__STATED EXERCISE__. Give the data again, word for word.

__SOURCE MATERIAL__.
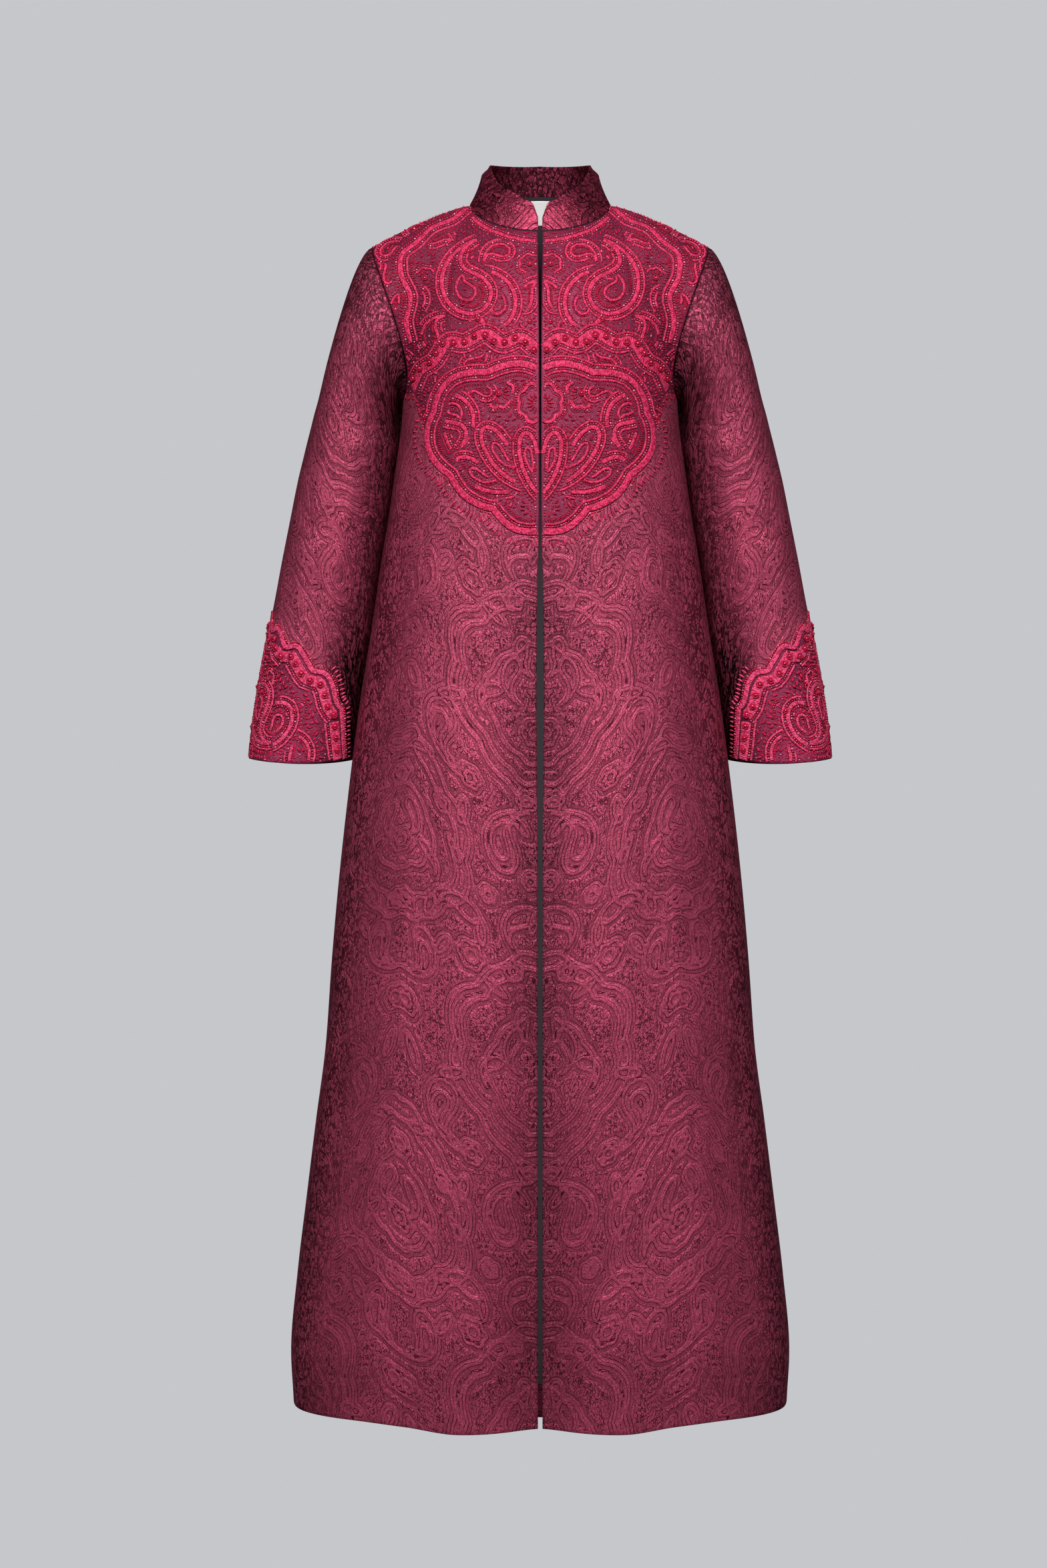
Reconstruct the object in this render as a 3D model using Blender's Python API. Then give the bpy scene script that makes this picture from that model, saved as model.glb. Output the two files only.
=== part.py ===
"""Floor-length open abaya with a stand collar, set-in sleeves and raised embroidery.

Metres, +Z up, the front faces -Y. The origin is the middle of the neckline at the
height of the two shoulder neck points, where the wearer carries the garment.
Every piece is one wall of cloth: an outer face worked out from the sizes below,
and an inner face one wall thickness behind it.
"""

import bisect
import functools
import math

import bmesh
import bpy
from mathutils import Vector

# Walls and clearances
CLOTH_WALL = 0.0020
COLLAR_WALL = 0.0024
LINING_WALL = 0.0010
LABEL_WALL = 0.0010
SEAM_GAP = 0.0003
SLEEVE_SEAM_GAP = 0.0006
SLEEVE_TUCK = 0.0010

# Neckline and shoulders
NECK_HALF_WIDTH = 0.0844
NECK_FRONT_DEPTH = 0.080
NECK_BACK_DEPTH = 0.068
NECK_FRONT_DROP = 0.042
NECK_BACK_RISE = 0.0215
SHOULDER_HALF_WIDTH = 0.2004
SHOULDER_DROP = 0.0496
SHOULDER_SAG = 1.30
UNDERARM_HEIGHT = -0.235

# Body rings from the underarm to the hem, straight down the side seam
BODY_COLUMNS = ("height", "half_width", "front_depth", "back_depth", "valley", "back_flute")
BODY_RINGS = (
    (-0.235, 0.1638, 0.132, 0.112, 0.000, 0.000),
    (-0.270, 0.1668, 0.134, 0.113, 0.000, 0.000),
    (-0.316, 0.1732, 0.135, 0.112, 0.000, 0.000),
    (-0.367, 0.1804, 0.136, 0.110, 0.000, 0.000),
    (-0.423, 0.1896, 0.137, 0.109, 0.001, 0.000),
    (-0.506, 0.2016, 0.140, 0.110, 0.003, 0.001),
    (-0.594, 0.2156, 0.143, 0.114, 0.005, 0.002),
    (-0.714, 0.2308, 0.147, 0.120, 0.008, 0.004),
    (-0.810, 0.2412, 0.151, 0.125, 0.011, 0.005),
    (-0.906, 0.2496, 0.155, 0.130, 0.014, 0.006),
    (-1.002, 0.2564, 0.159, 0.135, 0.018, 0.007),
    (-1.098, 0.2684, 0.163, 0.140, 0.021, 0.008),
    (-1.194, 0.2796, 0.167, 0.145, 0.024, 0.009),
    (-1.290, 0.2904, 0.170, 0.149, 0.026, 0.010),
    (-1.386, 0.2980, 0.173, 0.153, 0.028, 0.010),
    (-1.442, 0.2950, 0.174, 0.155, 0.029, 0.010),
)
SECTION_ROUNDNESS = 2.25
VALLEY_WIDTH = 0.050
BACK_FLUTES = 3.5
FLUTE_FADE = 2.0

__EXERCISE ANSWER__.
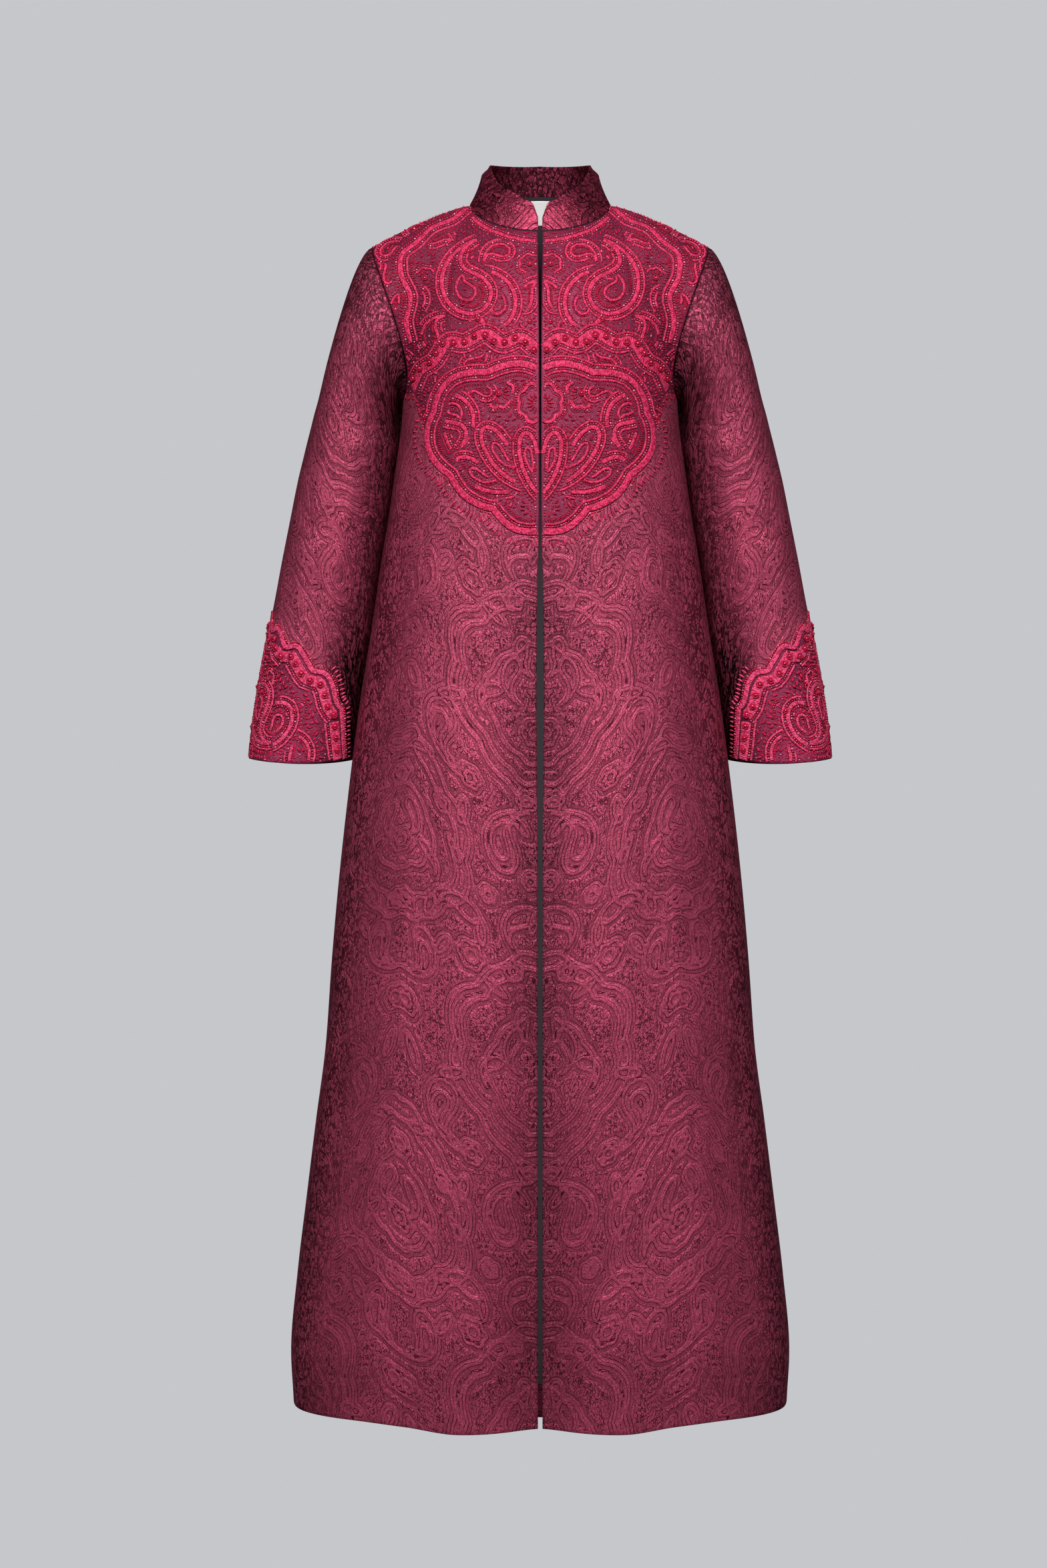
Reconstruct the object in this render as a 3D model using Blender's Python API. Then give the bpy scene script that makes this picture from that model, saved as model.glb. Output the two files only.
=== part.py ===
"""Floor-length open abaya with a stand collar, set-in sleeves and raised embroidery.

Metres, +Z up, the front faces -Y. The origin is the middle of the neckline at the
height of the two shoulder neck points, where the wearer carries the garment.
Every piece is one wall of cloth: an outer face worked out from the sizes below,
and an inner face one wall thickness behind it.
"""

import bisect
import functools
import math

import bmesh
import bpy
from mathutils import Vector

# Walls and clearances
CLOTH_WALL = 0.0020
COLLAR_WALL = 0.0024
LINING_WALL = 0.0010
LABEL_WALL = 0.0010
SEAM_GAP = 0.0003
SLEEVE_SEAM_GAP = 0.0006
SLEEVE_TUCK = 0.0010

# Neckline and shoulders
NECK_HALF_WIDTH = 0.0844
NECK_FRONT_DEPTH = 0.080
NECK_BACK_DEPTH = 0.068
NECK_FRONT_DROP = 0.042
NECK_BACK_RISE = 0.0215
SHOULDER_HALF_WIDTH = 0.2004
SHOULDER_DROP = 0.0496
SHOULDER_SAG = 1.30
UNDERARM_HEIGHT = -0.235

# Body rings from the underarm to the hem, straight down the side seam
BODY_COLUMNS = ("height", "half_width", "front_depth", "back_depth", "valley", "back_flute")
BODY_RINGS = (
    (-0.235, 0.1638, 0.132, 0.112, 0.000, 0.000),
    (-0.270, 0.1668, 0.134, 0.113, 0.000, 0.000),
    (-0.316, 0.1732, 0.135, 0.112, 0.000, 0.000),
    (-0.367, 0.1804, 0.136, 0.110, 0.000, 0.000),
    (-0.423, 0.1896, 0.137, 0.109, 0.001, 0.000),
    (-0.506, 0.2016, 0.140, 0.110, 0.003, 0.001),
    (-0.594, 0.2156, 0.143, 0.114, 0.005, 0.002),
    (-0.714, 0.2308, 0.147, 0.120, 0.008, 0.004),
    (-0.810, 0.2412, 0.151, 0.125, 0.011, 0.005),
    (-0.906, 0.2496, 0.155, 0.130, 0.014, 0.006),
    (-1.002, 0.2564, 0.159, 0.135, 0.018, 0.007),
    (-1.098, 0.2684, 0.163, 0.140, 0.021, 0.008),
    (-1.194, 0.2796, 0.167, 0.145, 0.024, 0.009),
    (-1.290, 0.2904, 0.170, 0.149, 0.026, 0.010),
    (-1.386, 0.2980, 0.173, 0.153, 0.028, 0.010),
    (-1.442, 0.2950, 0.174, 0.155, 0.029, 0.010),
)
SECTION_ROUNDNESS = 2.25
VALLEY_WIDTH = 0.050
BACK_FLUTES = 3.5
FLUTE_FADE = 2.0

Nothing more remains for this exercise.